Ci sono dei piatti che non sono soltanto delle pietanze da gustare, ma custodiscono immagini care, capaci, talvolta, di riportarci indietro in tempo.
Chi non ha mai assistito, da bambini, alla preparazione degli gnocchi, con la nonna dal grembiule ombrato di farina? E quante volte abbiamo guardato, incantati, il sapiente movimento delle mani che impastavano con passione semplici ingredienti?
E poi, avremmo sicuramente chiesto alla nonna di aiutarla: eccoci, dunque, forchetta alla mano, ad imprimere su quei piccoli cilindri di pasta, la forma della forchetta, in modo che quelle “rughe” avrebbero assorbito, voluttuosamente, il sugo con il quale sarebbero stati conditi.
Tanta è la poesia che si cela dietro gli gnocchi, da essere considerati non un semplice formato di pasta, ma una famiglia a sé, come confermato dal grandissimo gastronomo e scrittore Pellegrino Artusi, nella sua opera summa “La scienza in cucina e l’arte di mangiar bene”.
Preparati con le patate, con il semolino, come quelli detti alla romana, o con una semplicissima pasta choux, o pasta bignè, a base di sola farina ed acqua, sanno dominare la scena, anche se il loro condimento è semplice, come richiede la tradizione.
Degli gnocchi si ha notizia già dalla seconda metà del Cinquecento, ma due secoli più tardi arriveranno ad essere annoverati tra i piatti preferiti dai nobili, che sceglieranno di condirli con sughi ricchi e corposi.
A Roma questo piatto è legato un preciso giorno della settimana, quello del giovedì e questa tradizione affonda le sue radici nella cristianità, che vuole il venerdì “di magro” e quindi, un bel piatto di corposi gnocchi mangiati il giorno precedente, rende il povero pranzo del venerdì più sopportabile.
Nella Capitale non è raro trovare tipiche trattorie che ancora seguono questo rituale legato ad una tradizione particolarmente sentita nel secolo scorso.

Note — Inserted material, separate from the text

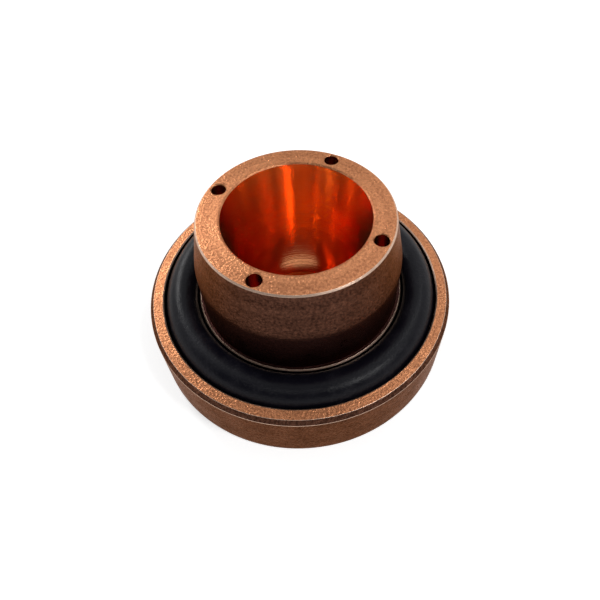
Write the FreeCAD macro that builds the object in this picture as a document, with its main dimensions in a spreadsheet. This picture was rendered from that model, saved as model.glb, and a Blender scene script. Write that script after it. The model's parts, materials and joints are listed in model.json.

Regione che vai, giorno dedicato agli gnocchi che trovi: in Campania si servono di domenica, conditi con un semplice sugo al basilico e mozzarella e, se gratinati al forno, prendono il nome di gnocchi alla sorrentina per il particolare connubio di sapori tipici della costa mediterranea come l’odoroso basilico.
Nell’Italia del nord si preferisce condirli con il burro e la salvia, come era soliti mangiarli durante il Rinascimento, e portarli in tavola il venerdì.
Gli gnocchi non disdegnano, come loro compagni, neanche lo speck, le noci, i formaggi.
E quella corposità che avverti appena li porti alla bocca, sono tra le cose più buone che la cucina italiana è in grado di regalarci.